# [DATASET CONTENT]
•••••

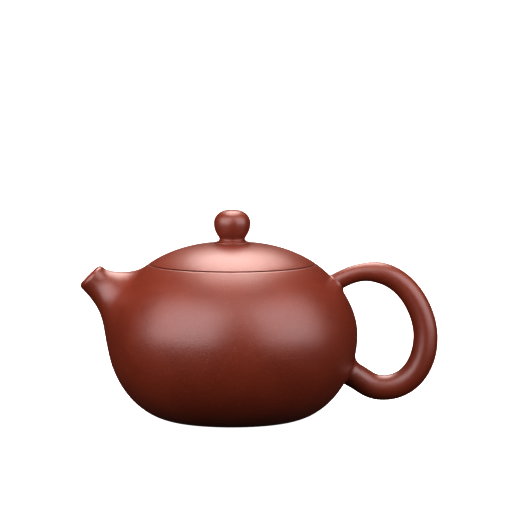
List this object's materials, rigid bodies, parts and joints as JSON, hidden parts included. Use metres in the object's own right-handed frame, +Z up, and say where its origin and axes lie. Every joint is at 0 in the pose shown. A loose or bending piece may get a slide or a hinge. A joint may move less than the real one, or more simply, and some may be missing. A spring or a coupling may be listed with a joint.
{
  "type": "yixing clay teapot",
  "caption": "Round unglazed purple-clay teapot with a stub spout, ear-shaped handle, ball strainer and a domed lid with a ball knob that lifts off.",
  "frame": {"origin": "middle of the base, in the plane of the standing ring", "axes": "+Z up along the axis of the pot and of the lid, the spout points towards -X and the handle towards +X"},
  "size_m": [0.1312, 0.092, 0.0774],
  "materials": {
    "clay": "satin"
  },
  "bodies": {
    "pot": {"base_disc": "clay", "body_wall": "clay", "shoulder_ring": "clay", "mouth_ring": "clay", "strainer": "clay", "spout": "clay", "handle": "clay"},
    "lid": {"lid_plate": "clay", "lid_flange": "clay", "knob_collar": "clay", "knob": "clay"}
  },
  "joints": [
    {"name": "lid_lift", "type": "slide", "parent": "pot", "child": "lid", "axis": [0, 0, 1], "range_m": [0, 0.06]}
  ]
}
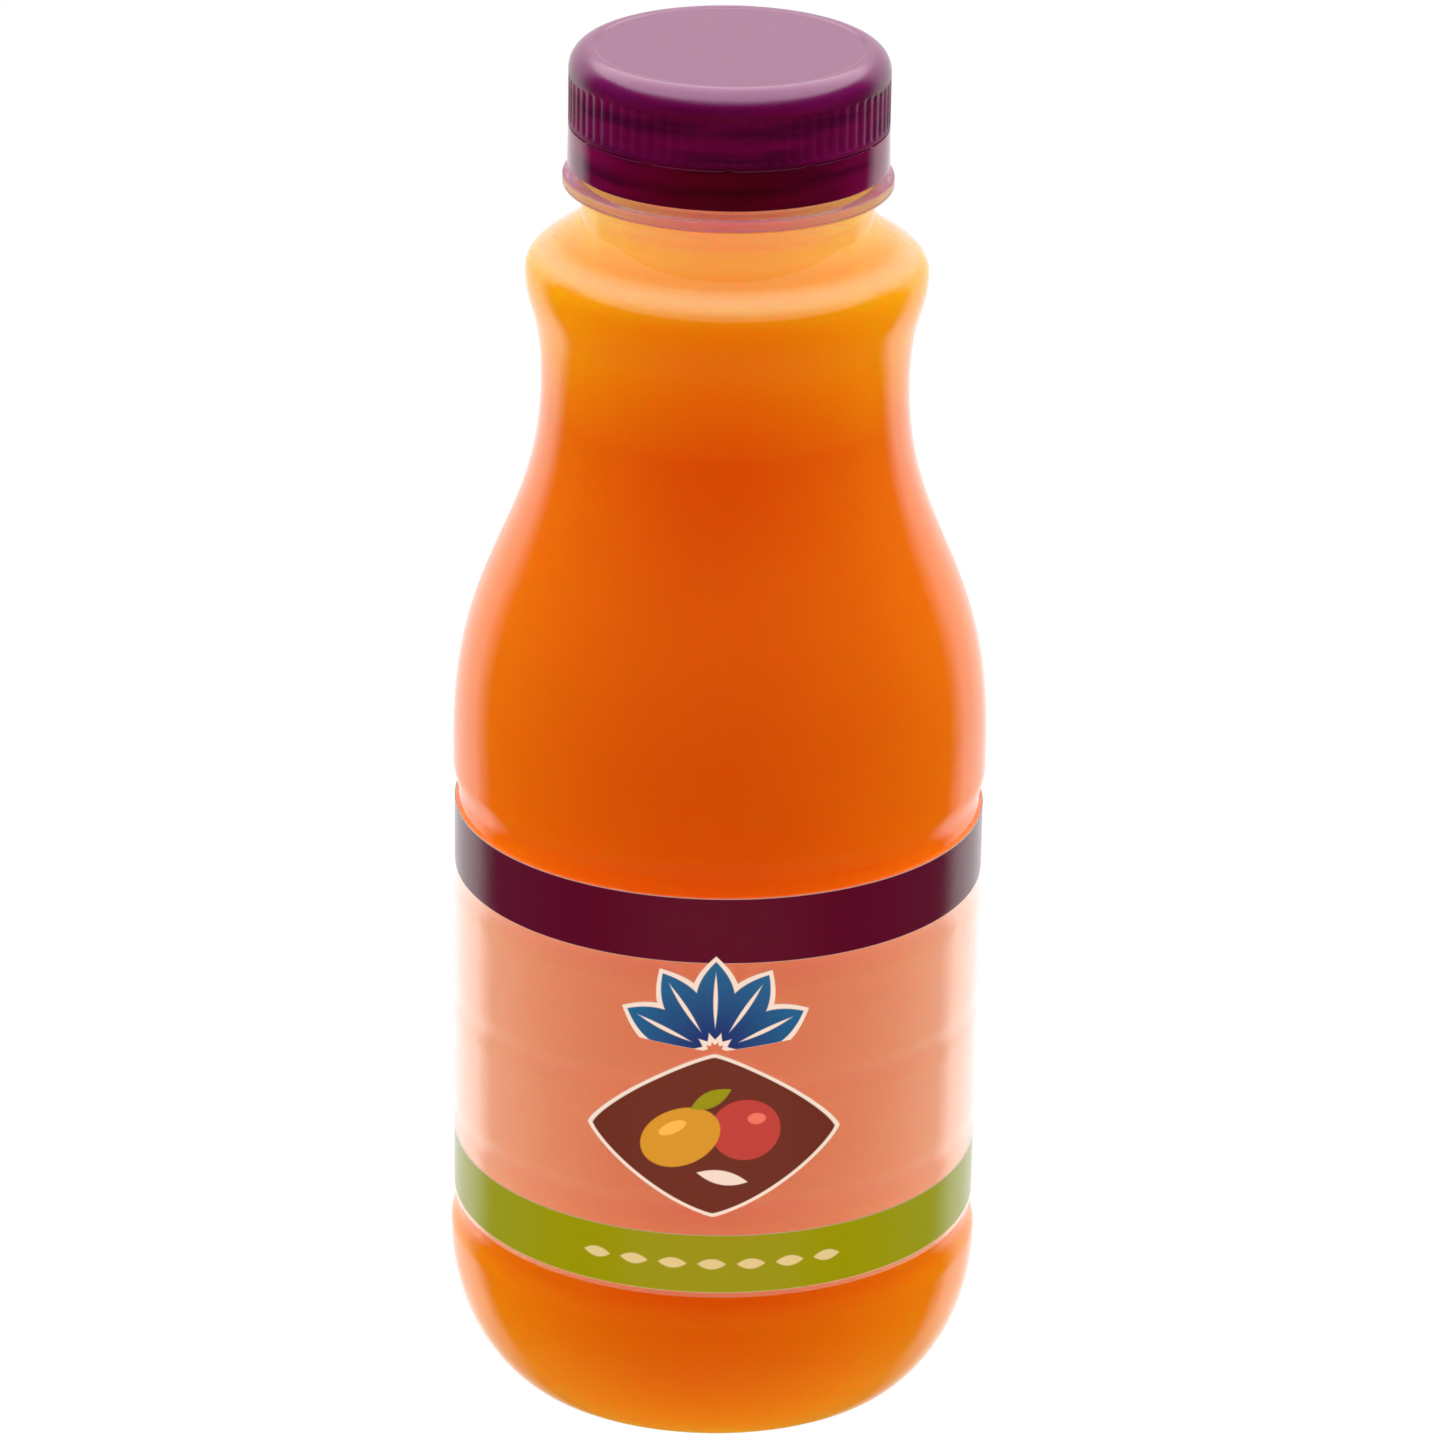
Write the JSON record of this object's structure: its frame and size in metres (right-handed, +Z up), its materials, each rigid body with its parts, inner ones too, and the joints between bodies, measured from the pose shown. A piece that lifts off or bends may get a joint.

•••••

# [WHAT THE TASK REQUIRES]
Print out every entry, keeping each one exact.

# [ANSWER FOR THIS EXERCISE]
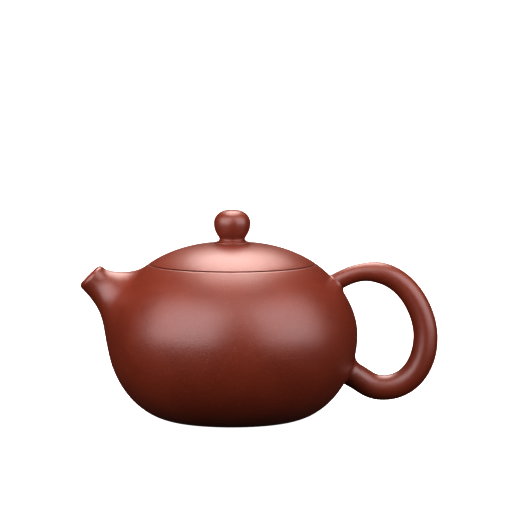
List this object's materials, rigid bodies, parts and joints as JSON, hidden parts included. Use metres in the object's own right-handed frame, +Z up, and say where its origin and axes lie. Every joint is at 0 in the pose shown. A loose or bending piece may get a slide or a hinge. A joint may move less than the real one, or more simply, and some may be missing. A spring or a coupling may be listed with a joint.
{
  "type": "yixing clay teapot",
  "caption": "Round unglazed purple-clay teapot with a stub spout, ear-shaped handle, ball strainer and a domed lid with a ball knob that lifts off.",
  "frame": {"origin": "middle of the base, in the plane of the standing ring", "axes": "+Z up along the axis of the pot and of the lid, the spout points towards -X and the handle towards +X"},
  "size_m": [0.1312, 0.092, 0.0774],
  "materials": {
    "clay": "satin"
  },
  "bodies": {
    "pot": {"base_disc": "clay", "body_wall": "clay", "shoulder_ring": "clay", "mouth_ring": "clay", "strainer": "clay", "spout": "clay", "handle": "clay"},
    "lid": {"lid_plate": "clay", "lid_flange": "clay", "knob_collar": "clay", "knob": "clay"}
  },
  "joints": [
    {"name": "lid_lift", "type": "slide", "parent": "pot", "child": "lid", "axis": [0, 0, 1], "range_m": [0, 0.06]}
  ]
}
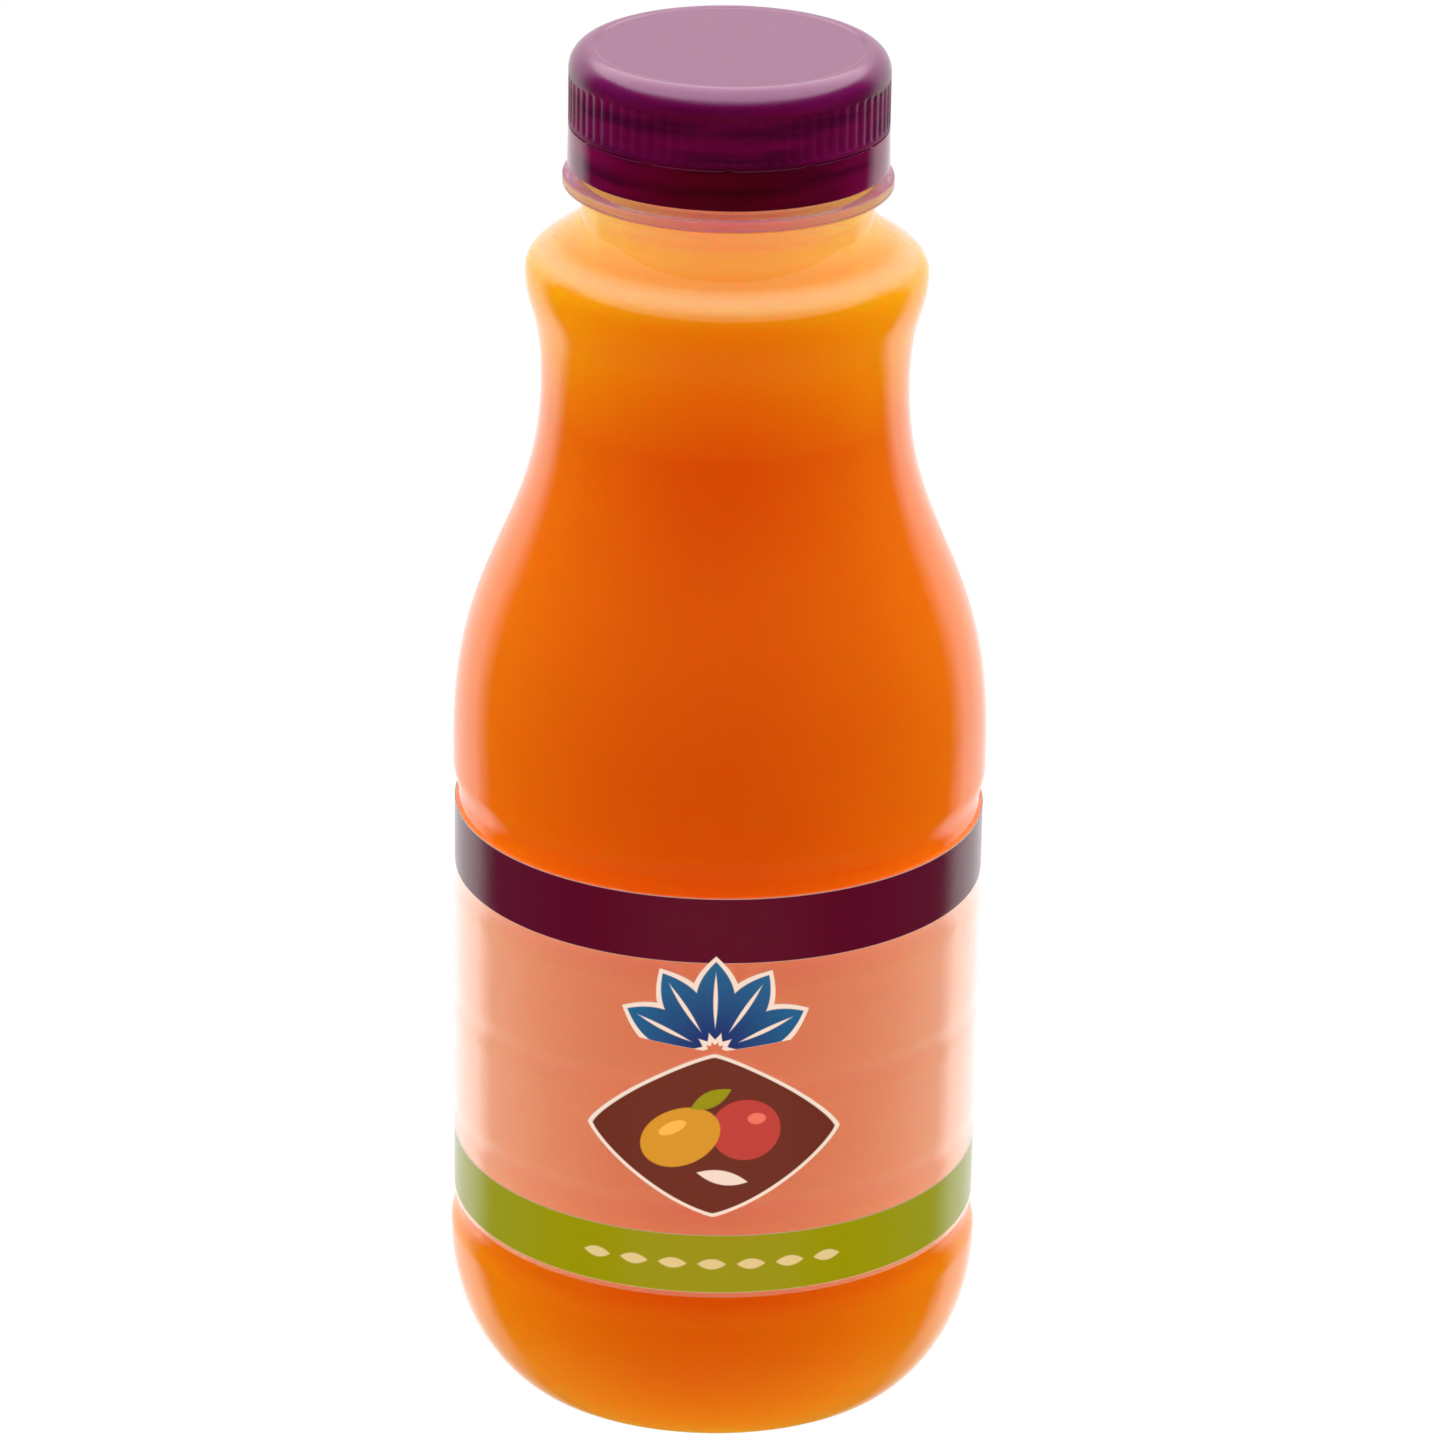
Write the JSON record of this object's structure: its frame and size in metres (right-handed, +Z up), its materials, each rigid body with its parts, inner ones too, and the joints between bodies, measured from the pose shown. A piece that lifts off or bends may get a joint.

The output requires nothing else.